Since Rafiq first went public with his testimony in a wisden.com interview in August 2020 – an account backed up by numerous former teammates and staff – the Yorkshire chairman, Roger Hutton, has not given a single public interview.

The sadness is that there are plenty of decent, principled, appalled people still working at Yorkshire today, but very few of them are in positions of real power. According to the Yorkshire Post some senior figures at the club are disgruntled it has not taken a more hostile line against Rafiq.

This is a good example of how the struggle against racism is part of a broader fight against entitlement and entrenched privilege, be it through status or wealth or gender or connections. The point being: all this goes far deeper than simple acts of racist abuse, what words we deem acceptable or not or the futures of individuals. This is about how institutions protect themselves and resist change, about where power lies in our game and how it replicates.

In 2003, when Darren Lehmann was banned for calling a Sri Lankan opponent a “black cunt” during a one-day international for Australia, his county, Yorkshire, refused to take any action. “You can’t say it was malicious, far from it,” said Colin Graves, the chairman at the time. “I’m disappointed the ICC has taken it down this route. He is not a racist.”

Case closed; ancient history. Except Graves ended up running English cricket. Lehmann ended up coaching Deccan Chargers and Australia and this year was welcomed back to Headingley as coach of the Northern Superchargers in the Hundred.

Imagine all the cricketers of colour who will have played under them, the staff who owed their livelihoods to them, the youngsters who went through the pathways they controlled. Imagine how little power they had and how much Graves and Lehmann enjoyed by comparison. That is institutional racism in action.
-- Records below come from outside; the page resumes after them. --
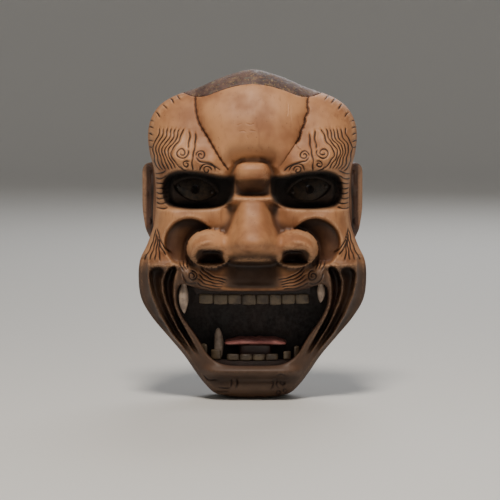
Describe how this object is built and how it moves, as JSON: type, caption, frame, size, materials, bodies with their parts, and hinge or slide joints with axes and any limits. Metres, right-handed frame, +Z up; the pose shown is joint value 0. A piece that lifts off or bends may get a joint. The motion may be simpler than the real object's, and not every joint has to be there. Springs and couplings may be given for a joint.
{
  "type": "noh mask",
  "caption": "Carved wooden noh mask of a demon with an open toothed mouth, domed metal eyes, engraved brows, separate ears and a dark crown, hollowed at the back to be worn or hung.",
  "frame": {"origin": "centre of the flat back rim's plane", "axes": "+Z up, from chin to crown; the face looks along -Y; +X to the right as seen from the front"},
  "size_m": [0.15, 0.0849, 0.2168],
  "materials": {
    "carved_wood": "waxed and worn, dark in the grooves",
    "ear_wood": "waxed and worn",
    "dark_crown": "worn dark lacquer",
    "dark_board": "dull dark lacquer",
    "bamboo": "plain",
    "gilt_copper": "tarnished gilding",
    "iron": "dark patina",
    "gum_wood": "dull red-brown lacquer",
    "tooth_wood": "yellowed paint",
    "tusk_wood": "pale paint",
    "tongue_wood": "pink-red paint"
  },
  "bodies": {
    "root": {"face_shell": "carved_wood", "crown_block": "dark_crown", "crown_pegs": "bamboo", "left_ear": "ear_wood", "right_ear": "ear_wood", "left_ear_pegs": "bamboo", "right_ear_pegs": "bamboo", "left_eye_plate": "gilt_copper", "right_eye_plate": "gilt_copper", "left_eye_nails": "iron", "right_eye_nails": "iron", "upper_gum": "gum_wood", "upper_teeth": "tooth_wood", "left_upper_tusk": "tusk_wood", "right_upper_tusk": "tusk_wood", "lower_gum": "gum_wood", "lower_teeth": "tooth_wood", "lower_tusk": "tusk_wood", "tongue": "tongue_wood", "throat_plate": "dark_board"}
  },
  "joints": []
}
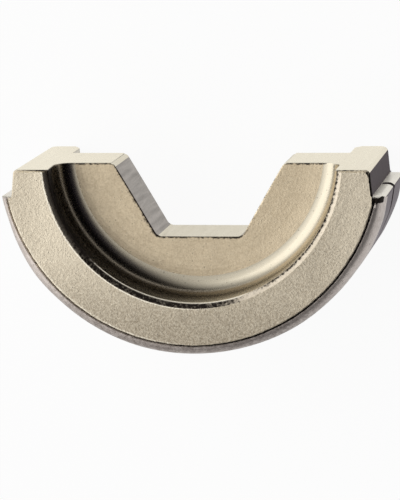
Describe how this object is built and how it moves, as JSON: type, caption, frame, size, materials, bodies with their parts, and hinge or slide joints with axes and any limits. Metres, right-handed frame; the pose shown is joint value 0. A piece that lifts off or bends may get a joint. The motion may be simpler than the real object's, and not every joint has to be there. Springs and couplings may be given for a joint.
{
  "type": "hexagonal crimping die half",
  "caption": "Half of a hexagonal crimping die: round back with side flats and ledges, a turned pocket in each face, and a web with half of the crimping hexagon.",
  "frame": {"origin": "on the centre line of the closed hexagon, in the parting plane, level with the rear rim face that the die lies on", "axes": "+X along the parting face, +Y out of the parting face towards the other half, +Z along the cable from the rear rim to the front rim"},
  "size_m": [0.0448, 0.0217, 0.022],
  "materials": {
    "plated_steel": "warm nickel-like plating over cast and machined steel, satin"
  },
  "bodies": {
    "root": {"die_half": "plated_steel"}
  },
  "joints": []
}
Yorkshire acted shamefully, but they didn’t act alone. Senior white England players continue to avoid discussing racism out of squeamishness. The England and Wales Cricket Board, now making its own inquiries, spent years turning a blind eye to racism in the English game before finally deciding in 2020 there might be some good PR in all this George Floyd stuff.

Even now, with its T-shirt gimmicks and a communications department bigger than many countries’ coaching staff, it gives the impression of a body less concerned with improving the game than with being able to say it has improved the game.

As another month ticks by, Rafiq continues to wait for justice. He really was a very decent bowler in his prime, a clever spinner with subtle changes of flight and an underrated batting technique, an England Under-19s captain who with a little love and little luck could easily have developed into an international cricketer.

He’s still only 30. And yet right now, his defining legacy in the game is as a victim of someone else’s racism. In a crowded field, that may well be the biggest injustice of all.